▶ **Data block**
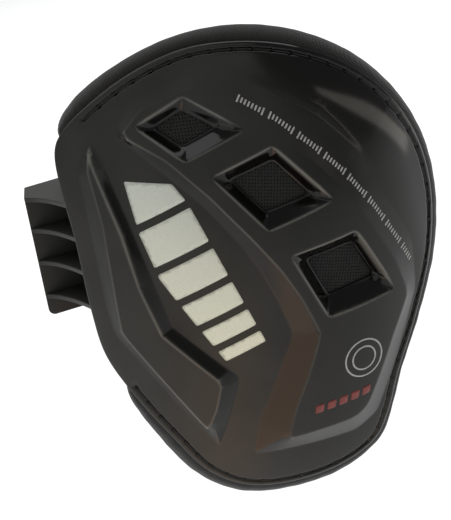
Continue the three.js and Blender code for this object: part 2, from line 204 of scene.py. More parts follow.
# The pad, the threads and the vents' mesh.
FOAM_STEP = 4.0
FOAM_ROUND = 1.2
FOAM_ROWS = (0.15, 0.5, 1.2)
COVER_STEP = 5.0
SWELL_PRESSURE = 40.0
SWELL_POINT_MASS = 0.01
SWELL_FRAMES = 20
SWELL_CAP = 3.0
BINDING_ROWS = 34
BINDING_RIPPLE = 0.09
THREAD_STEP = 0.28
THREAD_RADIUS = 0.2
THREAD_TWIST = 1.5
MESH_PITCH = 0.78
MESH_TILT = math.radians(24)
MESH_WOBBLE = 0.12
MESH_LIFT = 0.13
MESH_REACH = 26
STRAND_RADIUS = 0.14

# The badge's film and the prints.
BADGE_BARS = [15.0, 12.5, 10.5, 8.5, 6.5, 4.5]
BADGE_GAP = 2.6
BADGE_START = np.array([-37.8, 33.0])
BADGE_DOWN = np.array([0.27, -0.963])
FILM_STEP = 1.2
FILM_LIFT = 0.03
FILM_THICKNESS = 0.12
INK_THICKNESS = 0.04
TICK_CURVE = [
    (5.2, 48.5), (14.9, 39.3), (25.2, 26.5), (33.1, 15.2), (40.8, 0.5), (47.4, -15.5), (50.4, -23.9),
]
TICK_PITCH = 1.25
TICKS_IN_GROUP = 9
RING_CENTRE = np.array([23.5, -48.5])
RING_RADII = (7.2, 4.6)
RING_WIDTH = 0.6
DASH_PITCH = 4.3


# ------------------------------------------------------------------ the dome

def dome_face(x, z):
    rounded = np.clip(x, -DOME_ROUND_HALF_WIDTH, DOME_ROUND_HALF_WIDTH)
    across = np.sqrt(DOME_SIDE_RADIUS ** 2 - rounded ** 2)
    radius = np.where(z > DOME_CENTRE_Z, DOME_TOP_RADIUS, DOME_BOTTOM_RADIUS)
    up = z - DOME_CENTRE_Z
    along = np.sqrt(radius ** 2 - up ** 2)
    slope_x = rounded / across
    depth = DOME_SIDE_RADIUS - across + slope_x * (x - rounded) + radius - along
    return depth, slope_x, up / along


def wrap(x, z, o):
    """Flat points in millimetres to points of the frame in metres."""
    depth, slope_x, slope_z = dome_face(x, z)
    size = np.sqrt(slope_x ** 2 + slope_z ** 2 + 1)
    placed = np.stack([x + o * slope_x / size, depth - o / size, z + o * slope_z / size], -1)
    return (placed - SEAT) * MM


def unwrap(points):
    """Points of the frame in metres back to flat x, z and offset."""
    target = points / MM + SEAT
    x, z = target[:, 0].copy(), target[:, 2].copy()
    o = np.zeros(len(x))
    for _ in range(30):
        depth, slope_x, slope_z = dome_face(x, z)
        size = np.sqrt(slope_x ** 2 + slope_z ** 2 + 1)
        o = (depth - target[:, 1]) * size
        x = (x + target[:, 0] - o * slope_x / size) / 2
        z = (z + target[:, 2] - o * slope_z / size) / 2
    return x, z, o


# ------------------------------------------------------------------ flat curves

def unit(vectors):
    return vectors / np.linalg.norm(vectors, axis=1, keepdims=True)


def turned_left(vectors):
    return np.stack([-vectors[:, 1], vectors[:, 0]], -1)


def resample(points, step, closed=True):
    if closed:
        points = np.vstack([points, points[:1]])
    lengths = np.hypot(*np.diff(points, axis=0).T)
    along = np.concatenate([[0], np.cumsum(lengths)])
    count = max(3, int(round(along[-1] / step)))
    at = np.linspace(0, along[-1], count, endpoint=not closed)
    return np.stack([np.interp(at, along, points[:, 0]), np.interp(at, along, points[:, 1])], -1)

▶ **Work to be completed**
Return all of the data precisely as it appears.

▶ **Output below**
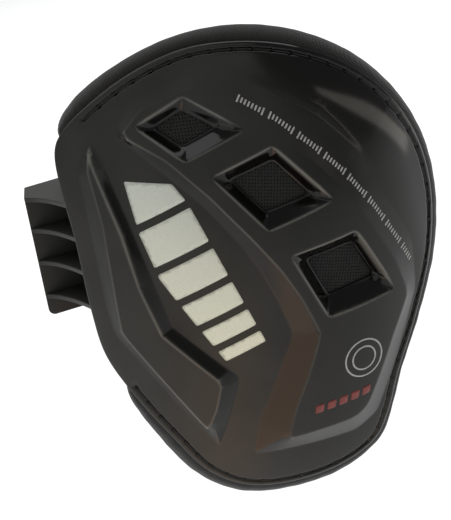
Continue the three.js and Blender code for this object: part 2, from line 204 of scene.py. More parts follow.
# The pad, the threads and the vents' mesh.
FOAM_STEP = 4.0
FOAM_ROUND = 1.2
FOAM_ROWS = (0.15, 0.5, 1.2)
COVER_STEP = 5.0
SWELL_PRESSURE = 40.0
SWELL_POINT_MASS = 0.01
SWELL_FRAMES = 20
SWELL_CAP = 3.0
BINDING_ROWS = 34
BINDING_RIPPLE = 0.09
THREAD_STEP = 0.28
THREAD_RADIUS = 0.2
THREAD_TWIST = 1.5
MESH_PITCH = 0.78
MESH_TILT = math.radians(24)
MESH_WOBBLE = 0.12
MESH_LIFT = 0.13
MESH_REACH = 26
STRAND_RADIUS = 0.14

# The badge's film and the prints.
BADGE_BARS = [15.0, 12.5, 10.5, 8.5, 6.5, 4.5]
BADGE_GAP = 2.6
BADGE_START = np.array([-37.8, 33.0])
BADGE_DOWN = np.array([0.27, -0.963])
FILM_STEP = 1.2
FILM_LIFT = 0.03
FILM_THICKNESS = 0.12
INK_THICKNESS = 0.04
TICK_CURVE = [
    (5.2, 48.5), (14.9, 39.3), (25.2, 26.5), (33.1, 15.2), (40.8, 0.5), (47.4, -15.5), (50.4, -23.9),
]
TICK_PITCH = 1.25
TICKS_IN_GROUP = 9
RING_CENTRE = np.array([23.5, -48.5])
RING_RADII = (7.2, 4.6)
RING_WIDTH = 0.6
DASH_PITCH = 4.3


# ------------------------------------------------------------------ the dome

def dome_face(x, z):
    rounded = np.clip(x, -DOME_ROUND_HALF_WIDTH, DOME_ROUND_HALF_WIDTH)
    across = np.sqrt(DOME_SIDE_RADIUS ** 2 - rounded ** 2)
    radius = np.where(z > DOME_CENTRE_Z, DOME_TOP_RADIUS, DOME_BOTTOM_RADIUS)
    up = z - DOME_CENTRE_Z
    along = np.sqrt(radius ** 2 - up ** 2)
    slope_x = rounded / across
    depth = DOME_SIDE_RADIUS - across + slope_x * (x - rounded) + radius - along
    return depth, slope_x, up / along


def wrap(x, z, o):
    """Flat points in millimetres to points of the frame in metres."""
    depth, slope_x, slope_z = dome_face(x, z)
    size = np.sqrt(slope_x ** 2 + slope_z ** 2 + 1)
    placed = np.stack([x + o * slope_x / size, depth - o / size, z + o * slope_z / size], -1)
    return (placed - SEAT) * MM


def unwrap(points):
    """Points of the frame in metres back to flat x, z and offset."""
    target = points / MM + SEAT
    x, z = target[:, 0].copy(), target[:, 2].copy()
    o = np.zeros(len(x))
    for _ in range(30):
        depth, slope_x, slope_z = dome_face(x, z)
        size = np.sqrt(slope_x ** 2 + slope_z ** 2 + 1)
        o = (depth - target[:, 1]) * size
        x = (x + target[:, 0] - o * slope_x / size) / 2
        z = (z + target[:, 2] - o * slope_z / size) / 2
    return x, z, o


# ------------------------------------------------------------------ flat curves

def unit(vectors):
    return vectors / np.linalg.norm(vectors, axis=1, keepdims=True)


def turned_left(vectors):
    return np.stack([-vectors[:, 1], vectors[:, 0]], -1)


def resample(points, step, closed=True):
    if closed:
        points = np.vstack([points, points[:1]])
    lengths = np.hypot(*np.diff(points, axis=0).T)
    along = np.concatenate([[0], np.cumsum(lengths)])
    count = max(3, int(round(along[-1] / step)))
    at = np.linspace(0, along[-1], count, endpoint=not closed)
    return np.stack([np.interp(at, along, points[:, 0]), np.interp(at, along, points[:, 1])], -1)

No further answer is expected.